Section 10.04Force Majeure. Whenever any act or thing is required of the Company or a Member hereunder to be done within any specified period of time, the Company and the Member shall be entitled to such additional period of time to do such act or thing as shall equal any period of delay resulting from causes beyond the reasonable control of the Company or the Member, including, without limitation, bank holidays, and actions of governmental agencies, and excluding, without limitation, economic hardship; provided that this provision shall not have the effect of relieving the Company or the Member from the obligation to perform any such act or thing.

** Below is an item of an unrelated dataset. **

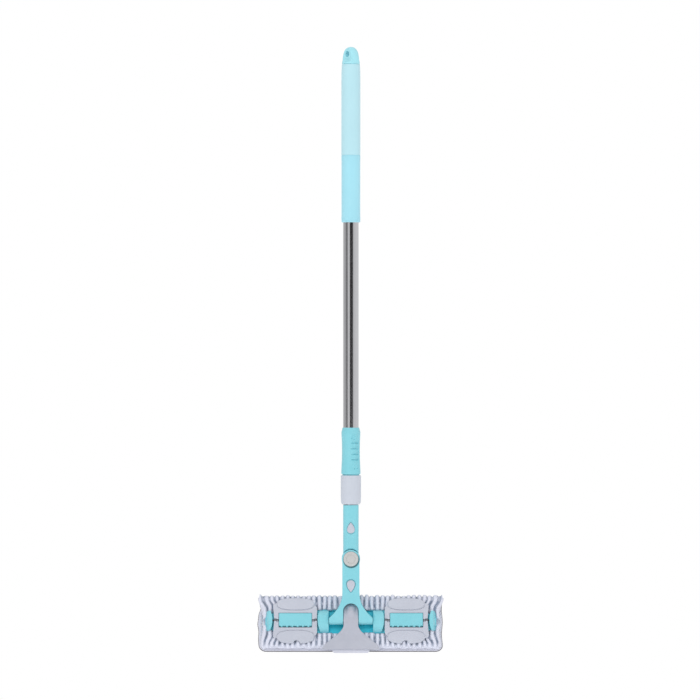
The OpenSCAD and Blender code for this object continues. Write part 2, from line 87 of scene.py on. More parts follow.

Section 10.05Applicable Law This Agreement shall be governed by, and construed in accordance with, the internal law of the State of Delaware, without regard to the principles of conflicts of laws thereof.
Section 10.06Waivers.
| (a) | No waiver of the provisions hereof shall be valid unless in writing and then only to the extent therein set forth. Any right or remedy of the Members hereunder may be waived by Approval, and any such waiver shall be binding on all Members. Except as specifically herein provided, no failure or delay by any party in exercising any right or remedy hereunder shall operate as a waiver thereof, and a waiver of a particular right or remedy on one occasion shall not be deemed a waiver of any other right or remedy or a waiver on any subsequent occasion. |
| (b) | Except as otherwise provided in this Agreement, any approval or consent of the Members may be given by Approval, and any such approval or consent shall be binding on all Members. |
Section 10.07Notices. All notices, demands, solicitations of consent or approval, and other communications hereunder shall be in writing or by electronic mail (with or without attached PDFs), and shall be sufficiently given if personally delivered or sent by postage prepaid, registered or certified mail, return receipt requested, or sent by electronic mail, overnight courier or facsimile transmission, addressed as follows: if intended for the Company, to the Company’s principal office determined pursuant to Section 2.03; and if intended for any Member, to the address of such Member set forth on the Company’s records, or to such other address as any Member may designate by written notice. Notices shall be deemed to have been given (i) when personally delivered, (ii) if sent by registered or certified mail, on the earlier of (A) three days after the date on which deposited in the mails or (B) the date on which received, (iii) if sent by overnight courier or facsimile transmission, on the date on which received or (iv) if sent by electronic mail, on the date on which received or on the next business day if the date received is either not a business day or the electronic mail was received after 5:00pm local time at the address of the recipient; provided that notices of a change of address shall not be deemed given until the actual receipt thereof. The provisions of this Section shall not prohibit the giving of written notice in any other manner; any such written notice shall be deemed given only when actually received.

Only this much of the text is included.